No architect’s stock, let’s be frank, is as high as Koolhaas’s—at least to those within the field. Still, no one was quite sure who would be on hand at this year’s fete after he insisted last fall that the biennial be about architecture rather than architects and deferred many an ambitious designer’s fantasies to 2016. Architecture “is not in particularly good health,” he claimed. And yet there were enough salubrious partisans in attendance to tilt the air-quality index a notch as they stampeded down the Giardini’s dusty gravel paths last Thursday, chasing the rail-thin Koolhaas on his way to his main-stage talk with Nest Labs founder and “Father of the iPod” Tony Fadell.
“This is probably one of the first times that Silicon Valley has showed up at one of these festivals,” Fadell said, flattering himself in that way that tech guys like to flatter themselves. This was also probably the first time that a thousand-plus people showed up to hear three men converse about thermostats. “Oh god,” sighed an architecture historian seated next to me. “It’s like we’re at a trade fair.” (Which is to say it was like being at the Russian pavilion, whose curators had self-consciously styled the interior in the “global language” of the trade fair, with fuchsia booth babes and a step-and-repeat to boot.) The conversation was as dull as a Davos morning session until the issue of privacy turned the temperature up. Fadell’s stilted, legal counsel–vetted first-person-plural (“We believe that your data is your data”) made Koolhaas seem human by comparison. “Can I have a show of hands: Who believes in transparency?” the architect asked the audience. When hardly a vanload of people answered affirmatively, Koolhaas emitted a rare, fourth-wall-wrecking smile.

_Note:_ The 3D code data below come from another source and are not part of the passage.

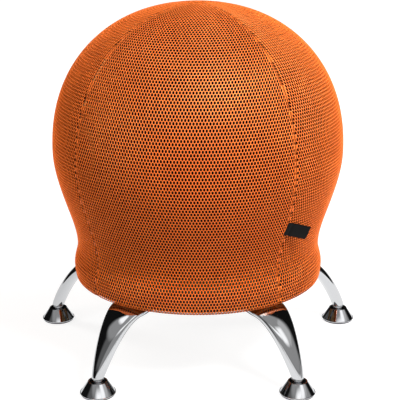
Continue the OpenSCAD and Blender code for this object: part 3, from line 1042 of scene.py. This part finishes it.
        # Slow waves, two to eight to the turn, shift the puckers sideways, and a wave of five swells them.
        wander = sum(chance.uniform(0.2, 0.6) * np.sin(n * turns + chance.uniform(0, math.tau)) for n in range(2, 9))
        wave = np.cos(self.puckers * turns + self.pucker_wander * wander) * (1 + 0.25 * np.sin(5 * turns + 1))
        rows = []
        for start_r, rings in ((self.shape.points[-1][0], self.hem_outer), (self.hem_inner_r, self.hem_inner)):
            for out, lift, share in rings:
                held = start_r + out + self.pucker_out * share * wave
                height = self.shape.low_z + lift + self.pucker_up * share * wave
                rows.append(np.stack([held * np.cos(turns), held * np.sin(turns), height], axis=1))
        # The tape's darker orange is painted shade under the board.
        return cloth("cover_hem", np.concatenate(rows), strip(len(rows), steps, closed=True), [HEM_TAPE_SHADED.make()])

    def hem_stitches(self) -> bpy.types.Object:
        """Two rows of stitches that hold the hem tape to the gores."""
        chance = np.random.default_rng(self.hem_stitch_seed)
        height = self.shape.low_z + self.hem_stitch_lift
        downwards = Matrix.Rotation(math.pi, 4, "X")
        places = []
        for out in self.hem_stitch_rows:
            radius = self.shape.points[-1][0] + out
            count = int(math.tau * radius / self.hem_stitch_pitch)
            for i in range(count):
                turn = math.tau * i / count
                spot = Matrix.Translation((radius * math.cos(turn), radius * math.sin(turn), height))
                tilt = turn + math.pi / 2 + chance.normal(*self.hem_stitch_lean)
                places.append(spot @ Matrix.Rotation(tilt, 4, "Z") @ downwards)
        return self.hem_stitch.row("hem_stitches", places, np.ones((len(places), 3)), THREAD)

    def build(self) -> None:
        """Makes the whole cover."""
        along = self.shape.along
        length, widths = float(along[-1]), 2 * self.half_width(along)
        hem = settle(self.hem(), Body.ROOT.value, Slot.MESH, "mesh_cover")
        hem_stitches = settle(self.hem_stitches(), Body.ROOT.value, Slot.MESH)
        for number in range(1, self.gores + 1):
            gore = settle(self.gore(number), Body.ROOT.value, Slot.MESH, "mesh_cover")
            tape = settle(self.seam_tape(number - 1), Body.ROOT.value, Slot.MESH)
            sewn = settle(self.seam_stitches(number - 1), Body.ROOT.value, Slot.MESH)


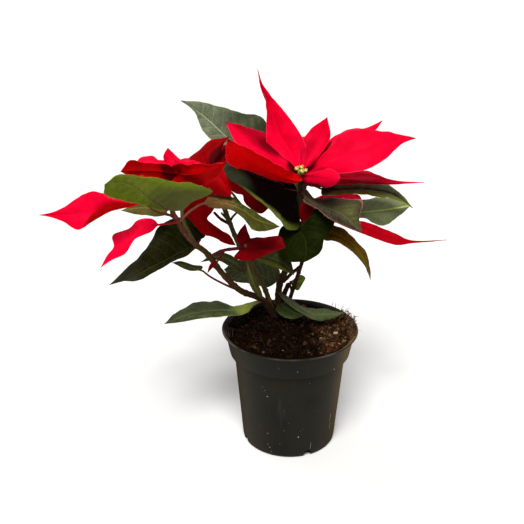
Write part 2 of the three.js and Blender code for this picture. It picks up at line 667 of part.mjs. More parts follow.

Apparently stars can arch their lips too.
When I caught up with architects Elizabeth Diller and Ricardo Scofidio as they boarded a vaporetto on Friday afternoon, just as the two-day vernissage was winding down, the couple was mum. “We haven’t seen the whole thing,” Scofidio remarked. “We’ve been on so many panels.” Were there more talks than at past biennials? I queried the spry soon-to-be octogenarian. “That, and music.”
Had he heard the senior-citizen choral ensemble? Doubtful. That would have required the fifteen-minute schlep over to the Arsenale and then another three-hundred-meter-long march through “Monditalia,” a “polyphonic work” intermingling components of the film, dance, theater, and music biennials among thirty-seven “case studies” of contemporary Italian culture bearing titles that evoked the Semiotext(e) backlist. I’m thinking of “Pompeii, the Secret Museum, and the Sexopolitical Foundations of the Modern European Metropolis” and “Nightswimming: Discotheques in Italy from the 1960s until now” (which was kind of like “La fine del mondo,” a tribute to Turin’s famed Piper Club, only without the dueling loudspeakers). “I feel like I’m in a science museum,” a friend said, speaking to the muffled sounds that leaked in all directions from nearly every screen, stage, and interactive exhibit. “Or Chuck E Cheese’s.”
Wherever we were, it was safe to say that, along with returning us to the fundamentals, this iteration was also offering us a taste of the future. “There’s an appetite to reinvent the idea of the biennial,” Koolhaas pronounced at Friday’s Hans Ulrich Obrist–organized marathon in the HUO-curated Swiss pavilion. Koolhaas ducked in long enough to reassure the SRO crowd that “the market is completely absent from the biennial,” conspicuously check his watch, and then descend the platform before disciples could react in any sensible way.
Oh yeah, Koolhaas also said the biennial, which this year will run for an abnormally long six months (as opposed to three), is on its way to becoming a “permanent condition.” Venice is dead! Viva Venezia!